#### Data lines

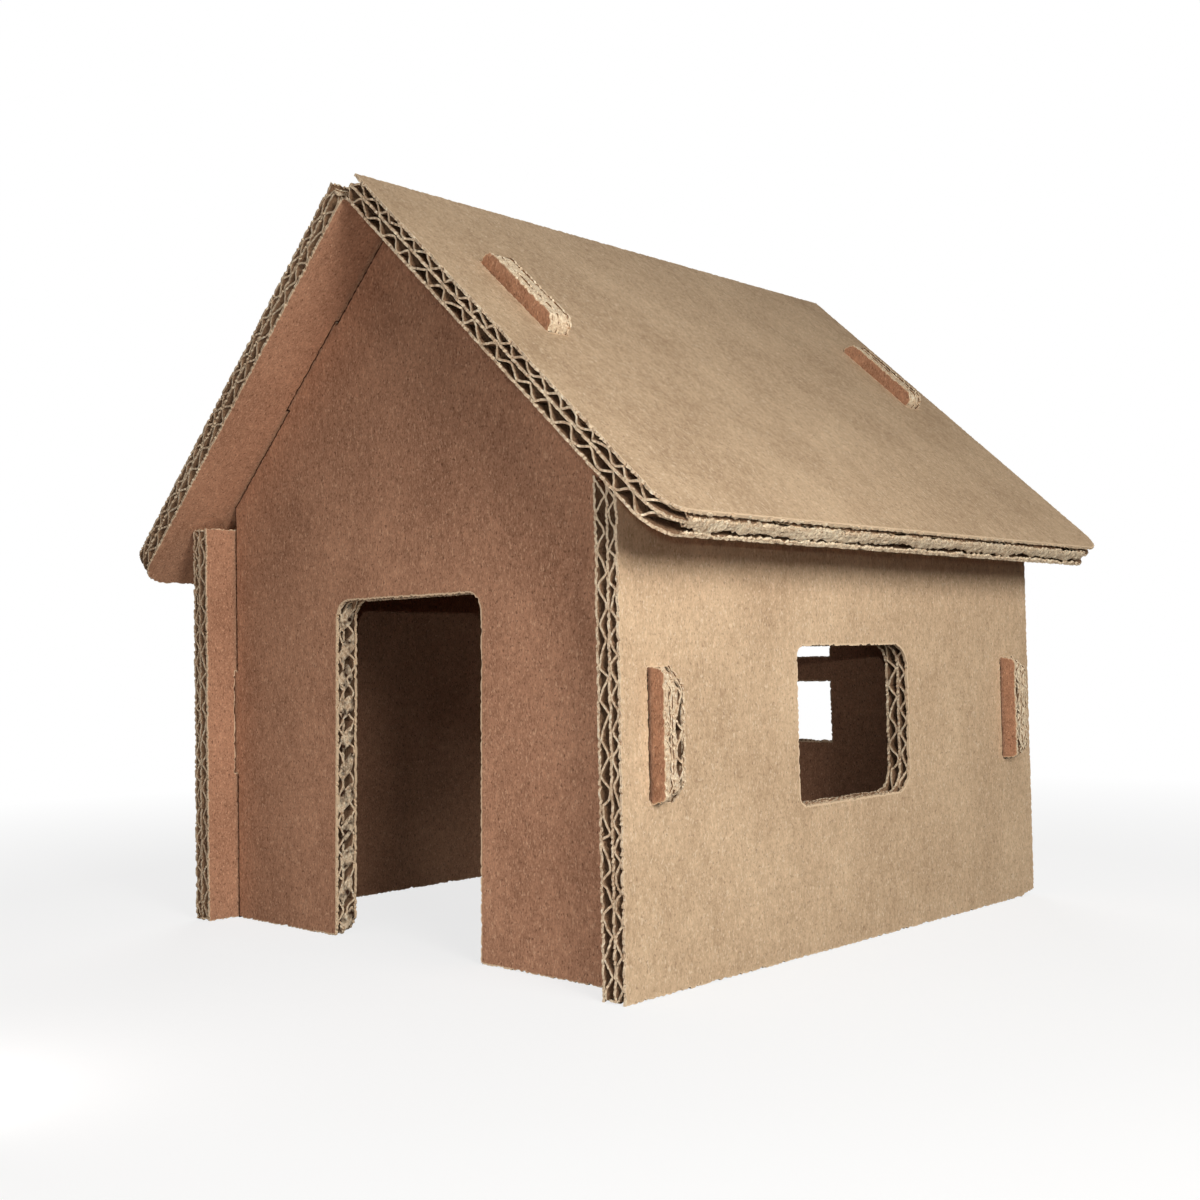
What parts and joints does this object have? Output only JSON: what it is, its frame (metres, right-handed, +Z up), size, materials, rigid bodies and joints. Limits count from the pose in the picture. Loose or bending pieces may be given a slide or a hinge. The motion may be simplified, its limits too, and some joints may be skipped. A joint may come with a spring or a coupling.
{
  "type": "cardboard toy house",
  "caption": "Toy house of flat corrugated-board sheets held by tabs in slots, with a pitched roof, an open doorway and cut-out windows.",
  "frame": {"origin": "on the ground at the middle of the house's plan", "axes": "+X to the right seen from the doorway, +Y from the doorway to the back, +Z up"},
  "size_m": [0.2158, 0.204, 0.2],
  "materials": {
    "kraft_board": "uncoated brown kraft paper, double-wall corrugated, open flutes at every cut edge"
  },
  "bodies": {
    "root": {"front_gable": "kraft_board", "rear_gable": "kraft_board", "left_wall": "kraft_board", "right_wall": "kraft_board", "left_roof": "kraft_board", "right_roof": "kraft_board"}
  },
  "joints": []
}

########

Copy out every line of the material above that mentions the word "materials".

What parts and joints does this object have? Output only JSON: what it is, its frame (metres, right-handed, +Z up), size, materials, rigid bodies and joints. Limits count from the pose in the picture. Loose or bending pieces may be given a slide or a hinge. The motion may be simplified, its limits too, and some joints may be skipped. A joint may come with a spring or a coupling.
  "materials": {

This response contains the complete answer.